The TAU Programming Languages and Systems Seminar - A context-sensitive memory model for software model checking
Arie Gurfinkel
Abstract:
Model-Checking of low-level C and C++ requires a precise memory model
that supports type unions, pointer arithmetic, and casts. In this
talk, I will present our work on a new memory model that splits memory
into a finite set of disjoint regions based on a pointer analysis. Our
main contribution is a field-, array- and context-sensitive pointer
analysis tailored to verification. We have integrated the memory model
and the corresponding alias analysis into our software model checker
SeaHorn. The new memory model is shown to be effective on a case study
of verifying memory safety of a C++ program as well as on SV-COMP
verification benchmarks.

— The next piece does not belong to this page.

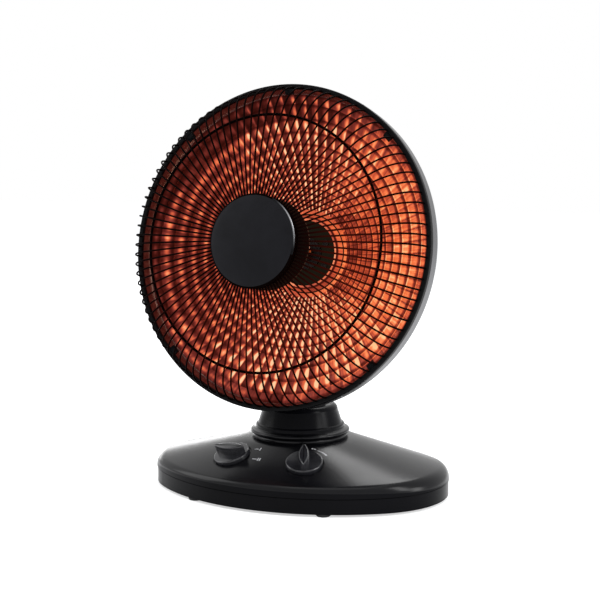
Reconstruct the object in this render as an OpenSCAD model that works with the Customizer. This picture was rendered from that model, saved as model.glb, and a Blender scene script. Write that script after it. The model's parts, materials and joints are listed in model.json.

Our results suggests that our model reduces
verification time by producing a finer-grained partitioning in
presence of function calls than other, non-context-sensitive memory
models, commonly used by software model checkers today.
Bio:
Arie Gurfinkel holds a Ph.D. in Computer Science from the Computer
Science Department of University of Toronto (2007). He is an Associate
Professor at the Department of Electrical and Computer Engineering at
the University of Waterloo. Between 2007 and 2016, he was a Principal
Researcher at the Carnegie Mellon Software Engineering Institute. His
research interests lie in the intersection of formal methods and
software engineering, with an emphasis on automated reasoning about
software systems. He has co-lead development of a number of
automated verification tools including the first multi-valued
model-checker XChek, award winning software verification frameworks
UFO and SeaHorn, and a hardware model-checker Avy.